Stavo chiacchierando un giorno con degli amici nella piazza del paese, quando vidi dirigersi verso di me una persona che mi pareva di conoscere. Lì per lì pensai di sbagliarmi, invece, man mano che mi si faceva più vicino, lo riconobbi era proprio il Tremezzin. Mi salutò e gli risposi calorosamente: “Come va, vecchia canaglia?” Appena mi avvicinai, sentii il volto corrugarsi e cambiai espressione: il Tremezzin si comprimeva il naso e la bocca con un fazzoletto. Non era più lui, il piccolo e forzuto spallone del Lario, con la sua grinta, il suo carattere laghée e il suo buon cuore. Erano passati per tutti, gli anni. Era sporco, smunto e pallido, al punto che iniziai a preoccuparmi seriamente. Gli chiesi con premura cosa fosse successo: “Cos’hai, Tremezzin, il raffreddore?” Tuttavia non finii la frase e già avevo perso la speranza che un banale raffreddore l’avesse ridotto a quel modo. “Man dà un pugn!!”, rispose. “Chi è stato?”, sbottai con rabbia. “Un stupit ch ‘el duveva dam di danée…”, riprese. Lo guardai ancora meglio: aveva il fazzoletto rosso e sporco e la bocca piena di sangue. “Vai subito al pronto soccorso, hai bisogno di un dottore”, continuai. Doveva essere un’emorragia piuttosto forte, che oltretutto non si arrestava.

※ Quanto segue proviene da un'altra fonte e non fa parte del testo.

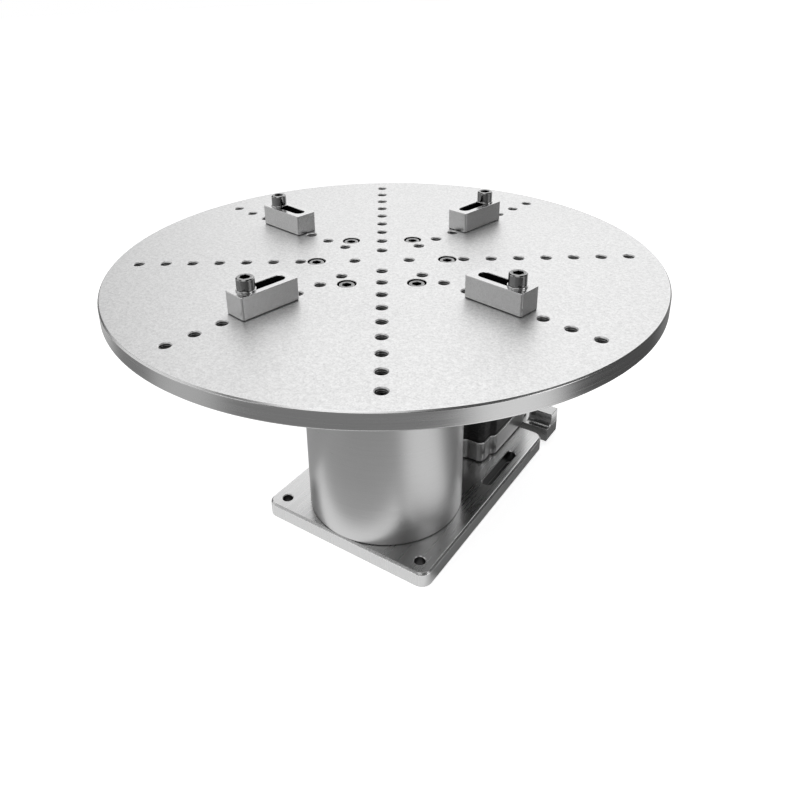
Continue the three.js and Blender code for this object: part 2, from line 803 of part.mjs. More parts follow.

“Prendi la corriera e vai a Como al pronto soccorso”, tornai a dire. “Sun pelà” mi rispose. “Vuoi che ti accompagni?”, continuai. “No, non c’è bisogno. Va già meglio”, rispose. “Ascolta, ecco i soldi per l’autobus e per farti una doccia. Vai al mercato, là ci sono i bagni pubblici, ti dai una ripulita e vai a farti vedere dal medico. Ti aspetto questa sera a casa e ti fermi a cena, va bene?”

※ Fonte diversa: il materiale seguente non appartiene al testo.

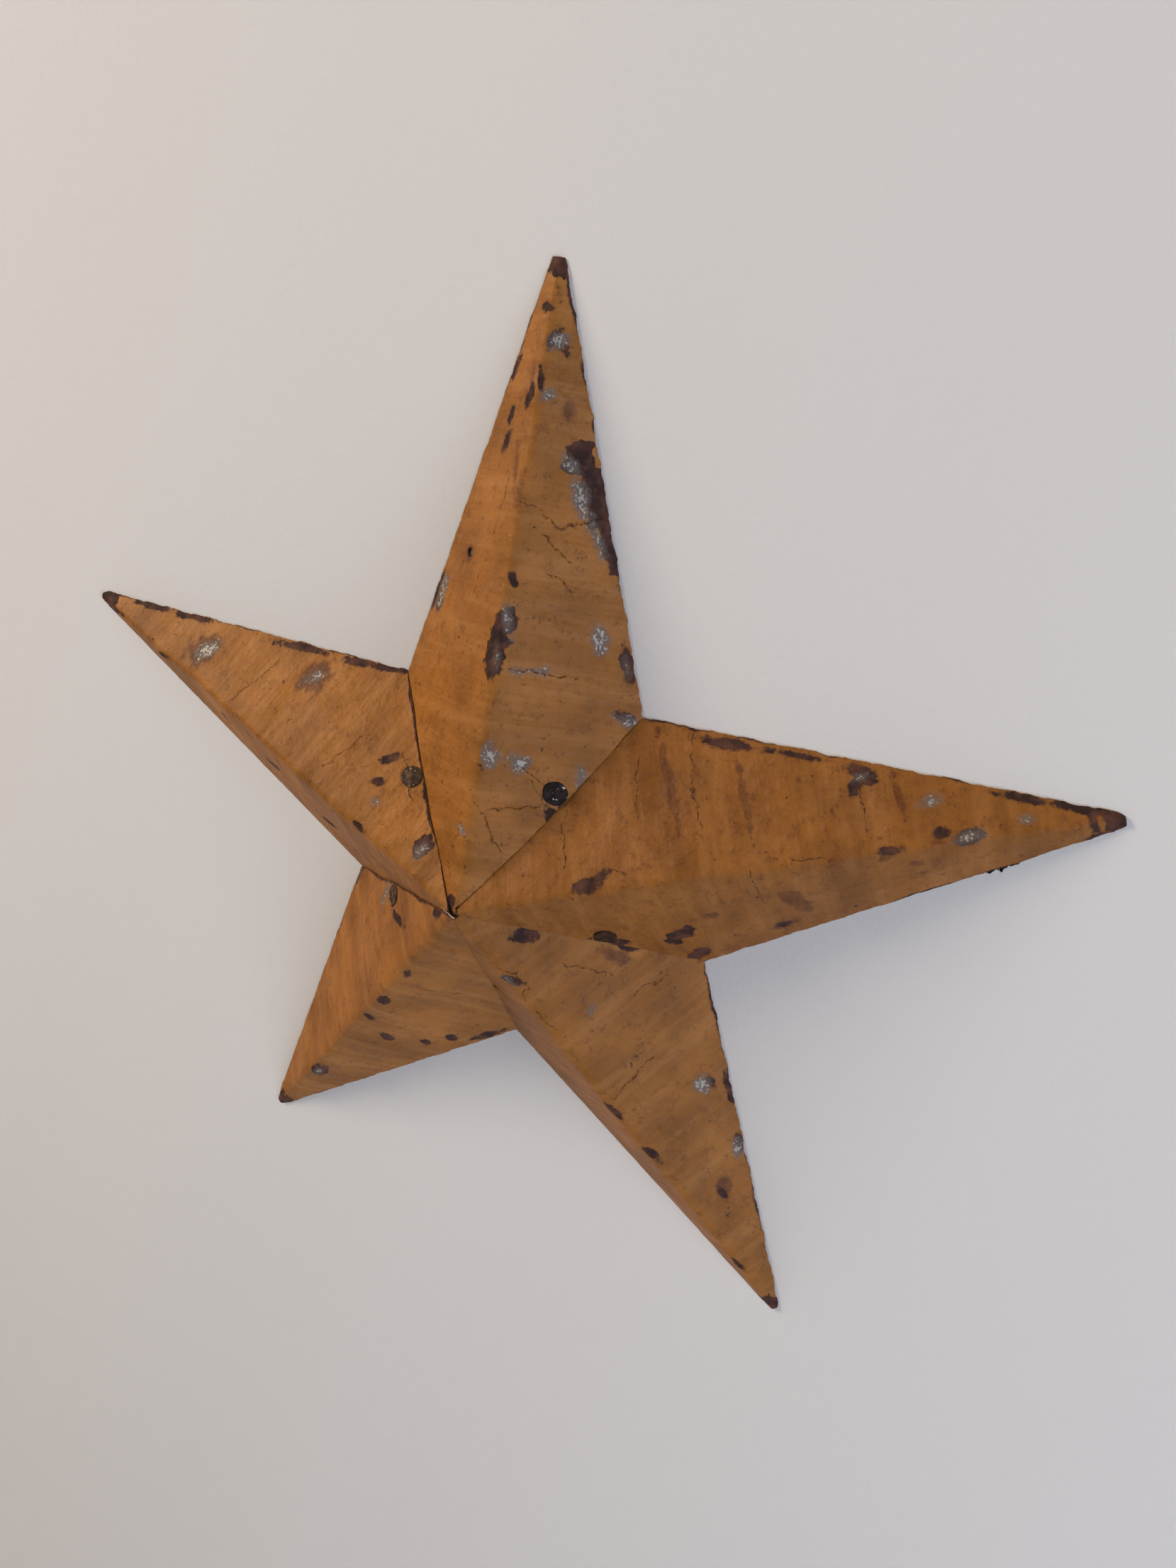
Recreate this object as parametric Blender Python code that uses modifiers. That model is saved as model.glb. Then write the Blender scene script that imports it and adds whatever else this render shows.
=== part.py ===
"""A hand-made barn star: five folded sheet-metal arms, lapped round the centre and held by one rivet at each seam,
with a strap and a swinging ring behind the top arm to hang it by.

Frame: the wall is the plane y = 0 and the star stands out from it along -Y. The top arm points along +Z, and the
origin is the star's centre on the wall. Lengths are metres. Bearings are degrees from +X towards +Z, so they grow
anticlockwise as the star is seen from the front.
"""

import math
from collections import namedtuple

import bmesh
import bpy
from mathutils import Matrix, Vector

MM = 0.001

# Overall sizes
STAR_RADIUS = 240 * MM  # centre to the end of a regular arm
NOTCH_RADIUS = 91.5 * MM  # centre to a regular notch between two arms
CENTRE_HEIGHT = 62 * MM  # wall to the point that the five ridges aim at
SHEET = 0.8 * MM
GAP = 0.3 * MM  # clearance between pieces that touch

# Each arm was cut and folded by hand, so its tip and notches are a little off the regular star.
Tip = namedtuple("Tip", "arm bearing reach")
TIPS = (
    Tip("arm_top", 89.3, STAR_RADIUS - 1 * MM),
    Tip("arm_left", 161.9, STAR_RADIUS + 1.5 * MM),
    Tip("arm_lower_left", 233.8, STAR_RADIUS - 6 * MM),
    Tip("arm_lower_right", 305.4, STAR_RADIUS + 1.5 * MM),
    Tip("arm_right", 18.4, STAR_RADIUS + 1.5 * MM),
)
# A notch lies between the arm of the same place in TIPS and the next one, anticlockwise.
Notch = namedtuple("Notch", "rivet bearing radius")
NOTCHES = (
    Notch("rivet_upper_left", 129.4, NOTCH_RADIUS + 2 * MM),
    Notch("rivet_lower_left", 199.5, NOTCH_RADIUS - 1.5 * MM),
    Notch("rivet_bottom", 270.6, NOTCH_RADIUS + 1.5 * MM),
    Notch("rivet_lower_right", 342.7, NOTCH_RADIUS),
    Notch("rivet_upper_right", 56.2, NOTCH_RADIUS - 1.5 * MM),
)

# Arms
TIP_WIDTH = 6 * MM  # across the blunt end of an arm
BEND_SETBACK = 1.0 * MM  # from a fold line to where its round bend starts
BEND_SEGMENTS = 3
CENTRE_OPENING = 4.8 * MM  # radius of the opening where the arms' trimmed corners meet
OPENING_SIDES = 10
EDGE_INSET = 0.4 * MM  # a lapped arm's edge from the seam line, between its lap and the centre
LAP_WIDTH = 15 * MM  # how far an arm's flap reaches under the next arm
LAP_START = 12 * MM  # centre point to the flap, along the seam
LAP_END = 6 * MM  # from the flap's outer end to the notch, along the seam
LAP_SLANT = math.radians(38)  # between the seam and the flap's inner end

# A small hole punched in the top arm
PUNCH_ALONG = 139 * MM  # from the centre point, along the ridge
PUNCH_INSET = 32 * MM  # from the ridge
PUNCH_RADIUS = 1.1 * MM

# Rivets
RIVET_ALONG = 63 * MM  # from the centre point, along the seam
RIVET_INSET = 5.5 * MM  # from the seam line
HEAD_RADIUS = 4.75 * MM
HEAD_HEIGHT = 1.2 * MM
SHANK_RADIUS = 2.4 * MM
TAIL_RADIUS = 3.6 * MM
TAIL_HEIGHT = 1.8 * MM
RIVET_STEPS = 24

# Hanging strap, across the hollow of the top arm
STRAP_RISE = 125 * MM  # from the star's centre up to the strap's middle
STRAP_DEPTH = 12 * MM  # from the wall to the strap's front face
STRAP_WIDTH = 12 * MM
STRAP_SHEET = 1.0 * MM
FOOT_LENGTH = 9 * MM
STRAP_SETBACK = 1.2 * MM
BRIDGE_LENGTH = 8 * MM  # along the ring's bar

# Hanging ring
WIRE_RADIUS = 1.25 * MM
RING_HALF_WIDTH = 10 * MM  # to the middle of the wire
RING_CORNER = 2.5 * MM
RING_LEG = 8 * MM  # from the bar to where the round top starts
RING_PLAY = 0.4 * MM  # between the ring's bar and the strap

CUTTER_REACH = 20 * MM  # how far a cutter passes what it cuts
OVERSIZE = 1.06  # an arm's blank before the wall and its tip are trimmed

CENTRE_POINT = Vector((0, -CENTRE_HEIGHT, 0))


# ---------------------------------------------------------------- scene, materials and small helpers


def clear_scene():
    for found in list(bpy.data.objects):
        bpy.data.objects.remove(found, do_unlink=True)


def new_collection(name):
    made = bpy.data.collections.new(name)
    bpy.context.scene.collection.children.link(made)
    return made


def new_material(name, colour, roughness, metallic):
    made = bpy.data.materials.new(name)
    made.use_nodes = True
    shader = made.node_tree.nodes["Principled BSDF"]
    shader.inputs["Base Color"].default_value = (*colour, 1)
    shader.inputs["Roughness"].default_value = roughness
    shader.inputs["Metallic"].default_value = metallic
    made.diffuse_color = (*colour, 1)
    return made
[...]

Vidi i suoi piccoli occhi scintillare. Lo accompagnai alla fermata e lo salutai. Puzzava come un mendicante. Iniziai a ripensare a quante avventure avevamo vissuto insieme nei boschi, passando il fiume e per le valli del lago, a quanta vita ci aveva unito. Tornai a casa ma aspettai invano quella sera. La tavola era apparecchiata, la cena fumante, ma il Tremezzin non arrivò. Il giorno dopo seppi che era morto di emorragia nei bagni pubblici di via Mentana a Como. Se n’era andato pulito, per l’ultimo viaggio, portando con sé il segreto di chi l’aveva colpito e lasciando l’immagine dell’uomo che era sempre stato: un uomo mite, buono, generoso. Ciao Tremezzin, onore ai figli del lago, alla caparbia e alla fedeltà di noi teste dure, di tanti spalloni temerari che come te hanno fatto la storia del Lario. (A. A.)